The central component of JDICT is the interface org.dict.kernel.IDatabase. It represents a single dictionary and offers the API to look for an entry by headword or by position. To be able to use several databases at the same time, the interface org.dict.kernel.IDictEngine is defined that basically groups together some dictionaries.

The typical usage of JDICT is as follows:

/* cfg is the name (String) of a configuration file, discussed later */
org.dict.kernel.IDictEngine e =
  org.dict.server.DatabaseFactory.getEngine(cfg);
while (true) {
  /* receive from client a request which contains the query String:
   db=dbID&word=headword or db=ibID&pos=N. Create an IRequest
   object and pass it to the lookup method */
  org.dict.kernel.IRequest req =
    new org.dict.kernel.SimpleRequest(requestURI, queryString);
  org.dict.kernel.IAnswer[] arr = e.lookup(req);
  /* do something with the answers */
}

Parameter passing

A request to the IEngine object is encapsulated in an IRequest object. The API of that interface is as follows:

public interface org.dict.kernel.IRequest {
    public String getParameter(java.lang.String);
    public String[] getParameterValues(java.lang.String);
    public String getRequestURI();
}

JDICT provides a default implementation of IRequest: org.dict.kernel.SimpleRequest. We create a SimpleRequest object by using the constructor: new SimpleRequest(requestURI, queryString). The parameter requestURI is a String which is returned when the method getRequestURI() is called (e.g., the path to the CGI script, can be the empty String ""). queryString has the same format as a CGI query String: param1=value1&param2=value2&....  Calling getParameter(param1) returns value1 etc. By default, org.dict.kernel.IEngine uses the following the parameters:

  • db (e.g., db=wn): the ID of the dictionary to use. There are two special dictionaries * (all) and ! (any). If the value of the parameter db is null, * is assumed. If db is *, all dictionaries will be used to look for a word. If db is !, the first definition is returned.
  • word (e.g., word=river): the headword to search for
  • pos (e.g., pos=365): the position of the entry to be returned (first entry is numbered 0)
  • Either word or pos must be used, but not both.

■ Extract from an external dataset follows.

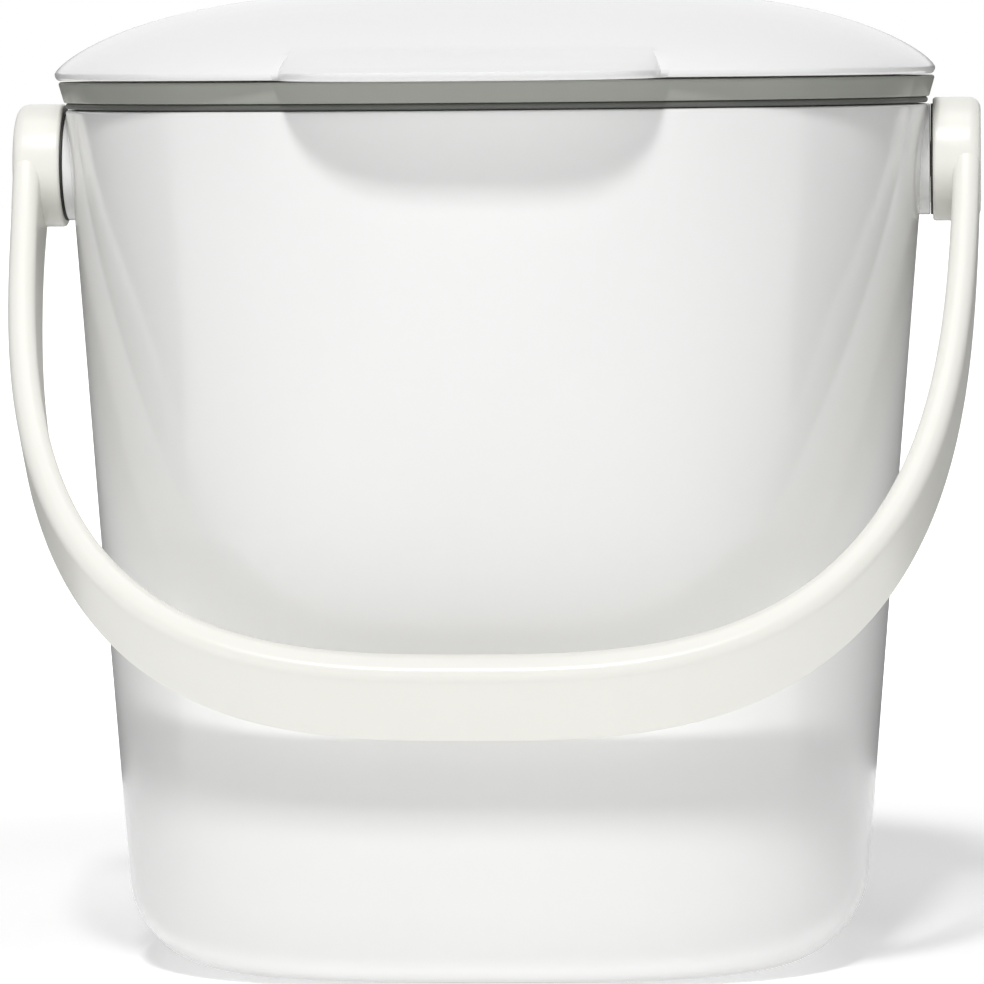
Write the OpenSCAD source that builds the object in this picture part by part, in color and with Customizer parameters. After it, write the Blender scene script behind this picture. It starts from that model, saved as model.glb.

    Database configuration file

    A configuration file contains information about certain dictionary databases. It typically looks as follows:

    # Configuration for WordNet
    wn.data=wn.dict.dz
    wn.index=wn.index
    wn.morph=org.dict.kernel.EnglishMorphAnalyzer
    wn.html=vietdict.server.WordnetPrinter
    
    # Configuration for FolDoc
    fd.data=foldoc.dict.dz
    fd.index=foldoc.index
    fd.morph=org.dict.kernel.EnglishMorphAnalyzer
    fd.name=Computing Dictionary
    fd.encoding=latin1
    
    

    Lines beginning with # are comments. There are two mandatory entries: db.data and db.index specify the location of the data and the index file for the database db. A number of optional configurable properties are supported:

  • db.name: the database name
  • db.encoding: encoding of the database (default: UTF-8)
  • db.morph: the morphological function used to detect variations of a word. For example, if EnglishMorphAnalyzer is used, one can look for "detects" (that is not in the dictionary) and get the base form "detect"
  • db.html: the HTML formatter for the output. When the client receives the entries from the dictionary, it may use an HTML formatter to generate nice HTML output for displaying the entry in some browser.
  • JDictd - The Java implementation of the DICT protocol

    JDictd implements the DICT server protocol (RFC2229). It uses the JDICT library to access dictionary databases. Besides RFC2229, JDictd also implements the HTTP protocol, so the server can be accessed using a DICT client, or any Web browser.

    The Dict Servlet

    If you run a servlet container (Jakarta Tomcat, WebSphere, WebLogic...) and want to run the dictionary server in that container, you can use the servlet org.dict.server.DictServlet for that purpose. This servlet class uses one initialisation parameter, config, which points to the configuration file for the databases. (Unlike the JDictd server which reads several dictionary configuration files on the command line, the servlet reads only one configuration file, so the configuration for all databases must go there).

    A sample web.xml file is included in the distribution. If you install DictServlet in an web application called dict, you can access the dictionaries at the URL http://localhost:8080/dict, provided that your servlet engine listens on port 8080. The value data/dict.ini of the init-parameter config means that your configuration file resides in the subdirectory data/ of your web application directory (normally webapps/dict/).